Exercise requirements =>
Copy the full set of lines exactly as given.

################

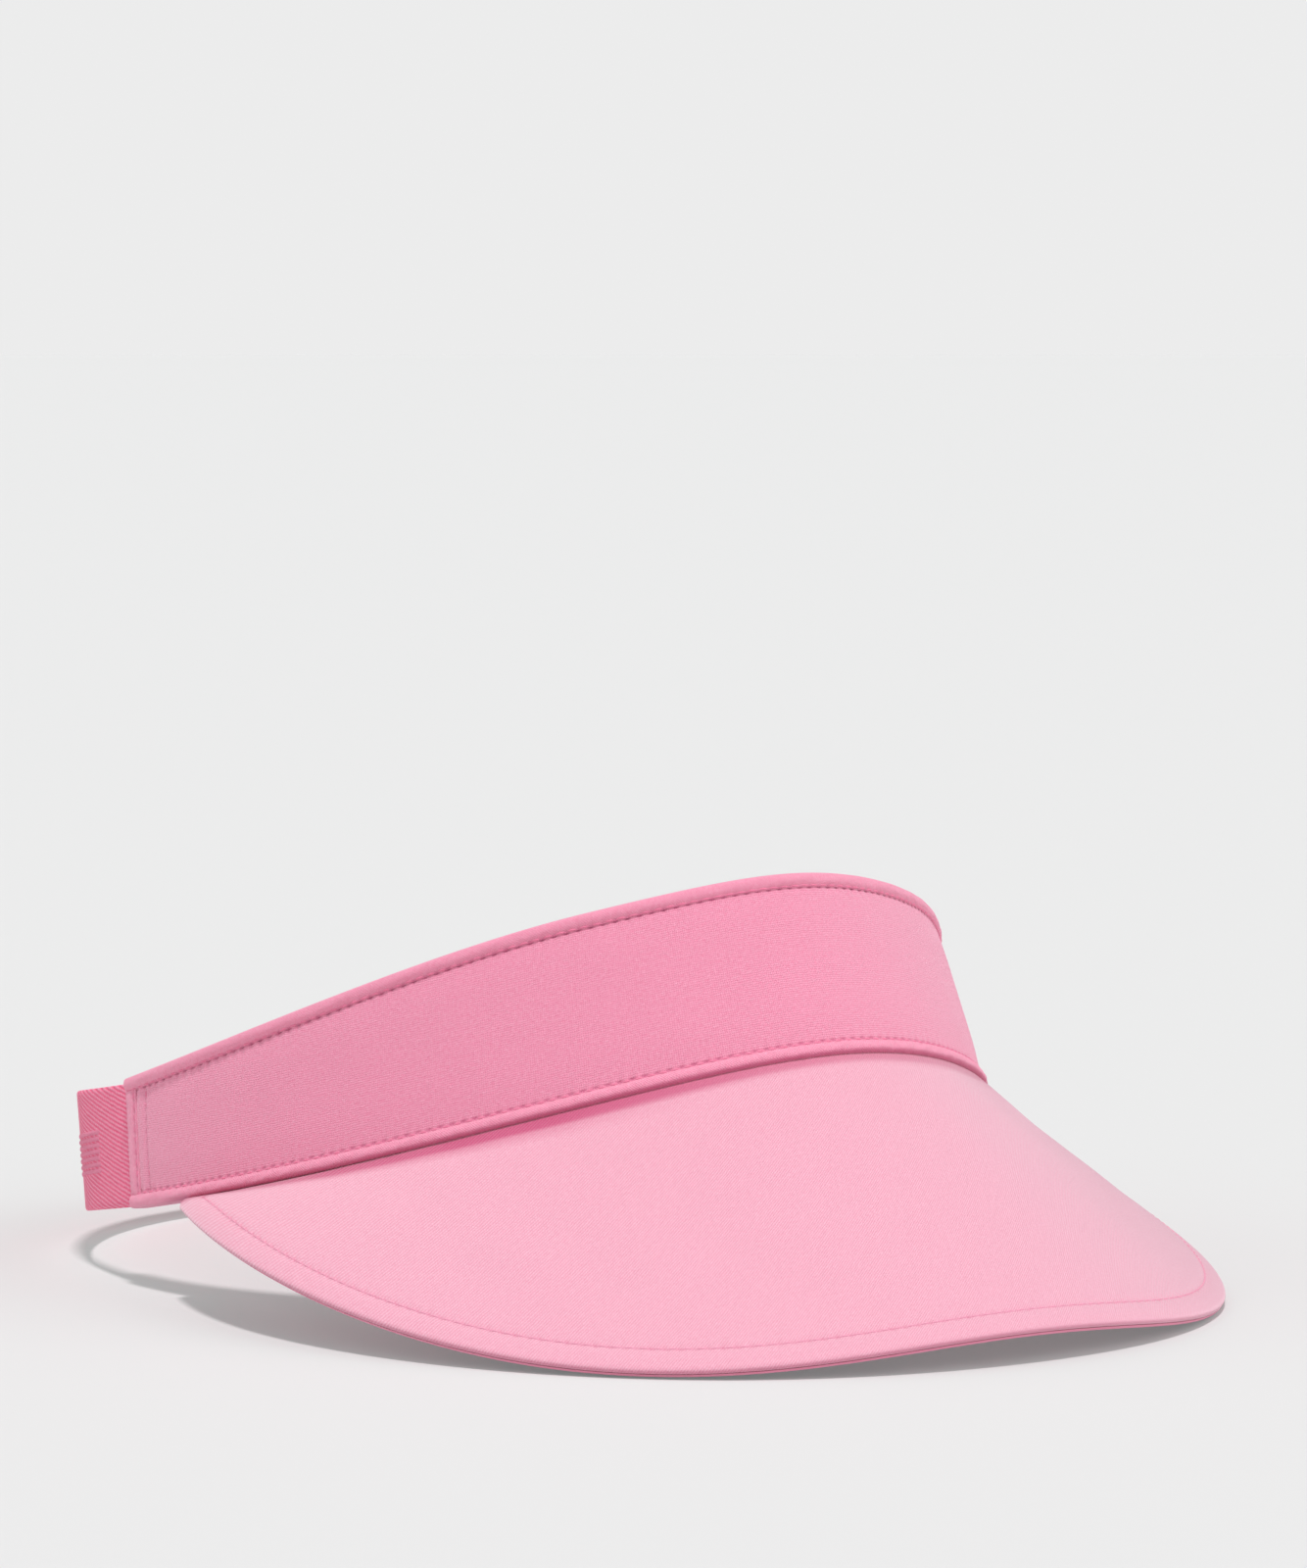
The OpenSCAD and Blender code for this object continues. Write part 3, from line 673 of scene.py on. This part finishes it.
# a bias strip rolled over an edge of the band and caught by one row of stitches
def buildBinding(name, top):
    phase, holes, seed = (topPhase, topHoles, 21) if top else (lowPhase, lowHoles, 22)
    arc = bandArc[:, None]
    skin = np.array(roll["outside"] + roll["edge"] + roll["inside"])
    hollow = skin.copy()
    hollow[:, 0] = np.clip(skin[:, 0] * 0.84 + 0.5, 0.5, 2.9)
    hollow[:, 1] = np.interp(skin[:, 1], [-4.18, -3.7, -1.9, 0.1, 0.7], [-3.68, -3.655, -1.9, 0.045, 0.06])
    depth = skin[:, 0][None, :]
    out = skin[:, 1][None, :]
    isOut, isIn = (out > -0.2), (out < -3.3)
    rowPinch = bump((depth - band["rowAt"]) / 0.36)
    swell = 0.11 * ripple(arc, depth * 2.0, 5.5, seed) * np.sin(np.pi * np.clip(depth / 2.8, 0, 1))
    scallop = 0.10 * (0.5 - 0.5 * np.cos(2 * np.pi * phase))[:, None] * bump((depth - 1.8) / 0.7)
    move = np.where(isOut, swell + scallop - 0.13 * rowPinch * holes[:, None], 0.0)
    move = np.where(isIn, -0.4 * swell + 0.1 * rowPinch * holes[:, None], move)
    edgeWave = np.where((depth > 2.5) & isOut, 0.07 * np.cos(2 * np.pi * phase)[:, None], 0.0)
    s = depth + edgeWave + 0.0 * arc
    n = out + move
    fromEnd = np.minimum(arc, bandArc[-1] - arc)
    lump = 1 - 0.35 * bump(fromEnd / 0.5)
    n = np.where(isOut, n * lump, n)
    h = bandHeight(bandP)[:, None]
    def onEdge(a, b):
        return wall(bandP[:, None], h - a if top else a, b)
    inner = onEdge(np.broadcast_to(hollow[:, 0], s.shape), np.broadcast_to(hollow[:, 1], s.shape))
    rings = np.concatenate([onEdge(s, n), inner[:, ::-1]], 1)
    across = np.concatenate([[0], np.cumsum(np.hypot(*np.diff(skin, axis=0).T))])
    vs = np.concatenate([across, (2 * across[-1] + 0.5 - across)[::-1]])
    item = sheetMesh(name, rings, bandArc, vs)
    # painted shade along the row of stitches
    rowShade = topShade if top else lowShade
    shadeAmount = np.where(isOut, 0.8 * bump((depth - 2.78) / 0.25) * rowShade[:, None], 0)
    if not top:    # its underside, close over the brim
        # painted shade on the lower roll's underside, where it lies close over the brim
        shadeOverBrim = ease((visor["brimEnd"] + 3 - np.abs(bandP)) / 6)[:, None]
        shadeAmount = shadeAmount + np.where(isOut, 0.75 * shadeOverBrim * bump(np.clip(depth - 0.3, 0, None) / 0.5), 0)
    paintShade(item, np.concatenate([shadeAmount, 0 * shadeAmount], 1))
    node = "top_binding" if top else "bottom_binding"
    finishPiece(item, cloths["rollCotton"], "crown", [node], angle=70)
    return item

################

Solution for this exercise =>
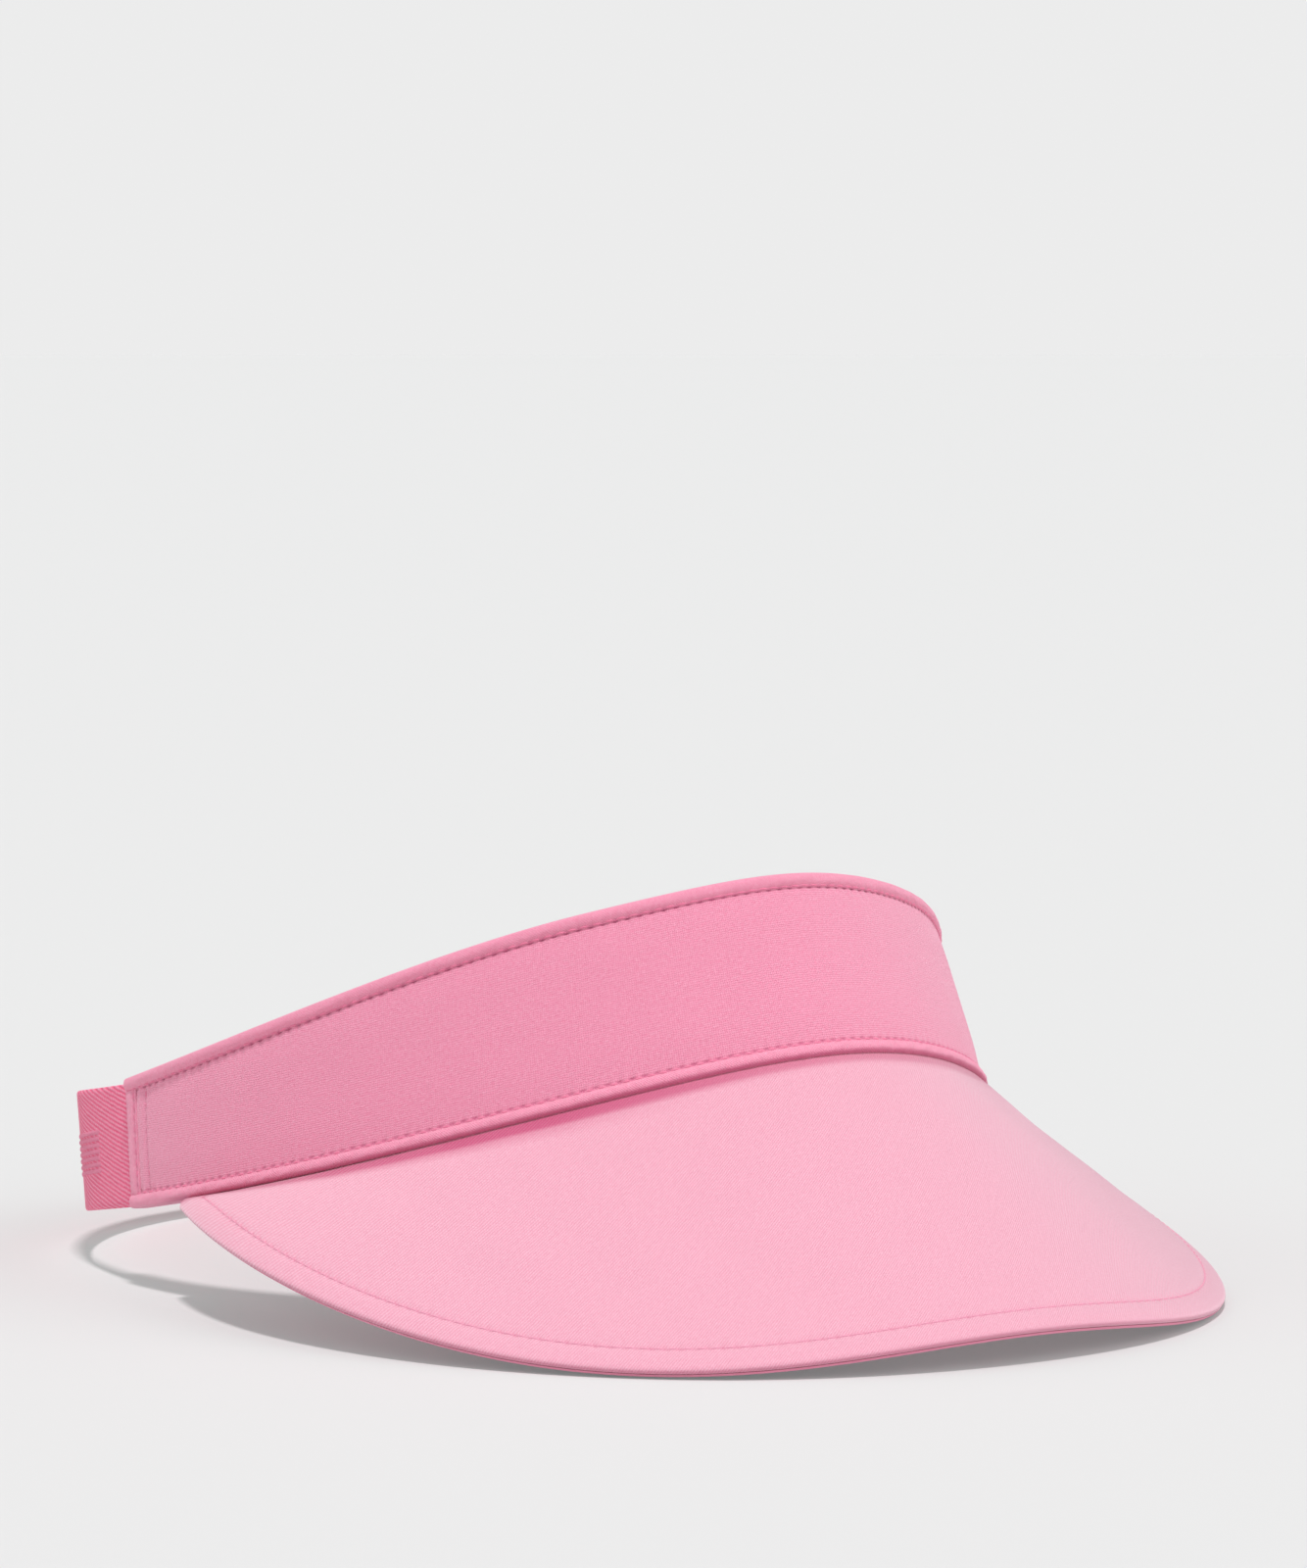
The OpenSCAD and Blender code for this object continues. Write part 3, from line 673 of scene.py on. This part finishes it.
# a bias strip rolled over an edge of the band and caught by one row of stitches
def buildBinding(name, top):
    phase, holes, seed = (topPhase, topHoles, 21) if top else (lowPhase, lowHoles, 22)
    arc = bandArc[:, None]
    skin = np.array(roll["outside"] + roll["edge"] + roll["inside"])
    hollow = skin.copy()
    hollow[:, 0] = np.clip(skin[:, 0] * 0.84 + 0.5, 0.5, 2.9)
    hollow[:, 1] = np.interp(skin[:, 1], [-4.18, -3.7, -1.9, 0.1, 0.7], [-3.68, -3.655, -1.9, 0.045, 0.06])
    depth = skin[:, 0][None, :]
    out = skin[:, 1][None, :]
    isOut, isIn = (out > -0.2), (out < -3.3)
    rowPinch = bump((depth - band["rowAt"]) / 0.36)
    swell = 0.11 * ripple(arc, depth * 2.0, 5.5, seed) * np.sin(np.pi * np.clip(depth / 2.8, 0, 1))
    scallop = 0.10 * (0.5 - 0.5 * np.cos(2 * np.pi * phase))[:, None] * bump((depth - 1.8) / 0.7)
    move = np.where(isOut, swell + scallop - 0.13 * rowPinch * holes[:, None], 0.0)
    move = np.where(isIn, -0.4 * swell + 0.1 * rowPinch * holes[:, None], move)
    edgeWave = np.where((depth > 2.5) & isOut, 0.07 * np.cos(2 * np.pi * phase)[:, None], 0.0)
    s = depth + edgeWave + 0.0 * arc
    n = out + move
    fromEnd = np.minimum(arc, bandArc[-1] - arc)
    lump = 1 - 0.35 * bump(fromEnd / 0.5)
    n = np.where(isOut, n * lump, n)
    h = bandHeight(bandP)[:, None]
    def onEdge(a, b):
        return wall(bandP[:, None], h - a if top else a, b)
    inner = onEdge(np.broadcast_to(hollow[:, 0], s.shape), np.broadcast_to(hollow[:, 1], s.shape))
    rings = np.concatenate([onEdge(s, n), inner[:, ::-1]], 1)
    across = np.concatenate([[0], np.cumsum(np.hypot(*np.diff(skin, axis=0).T))])
    vs = np.concatenate([across, (2 * across[-1] + 0.5 - across)[::-1]])
    item = sheetMesh(name, rings, bandArc, vs)
    # painted shade along the row of stitches
    rowShade = topShade if top else lowShade
    shadeAmount = np.where(isOut, 0.8 * bump((depth - 2.78) / 0.25) * rowShade[:, None], 0)
    if not top:    # its underside, close over the brim
        # painted shade on the lower roll's underside, where it lies close over the brim
        shadeOverBrim = ease((visor["brimEnd"] + 3 - np.abs(bandP)) / 6)[:, None]
        shadeAmount = shadeAmount + np.where(isOut, 0.75 * shadeOverBrim * bump(np.clip(depth - 0.3, 0, None) / 0.5), 0)
    paintShade(item, np.concatenate([shadeAmount, 0 * shadeAmount], 1))
    node = "top_binding" if top else "bottom_binding"
    finishPiece(item, cloths["rollCotton"], "crown", [node], angle=70)
    return item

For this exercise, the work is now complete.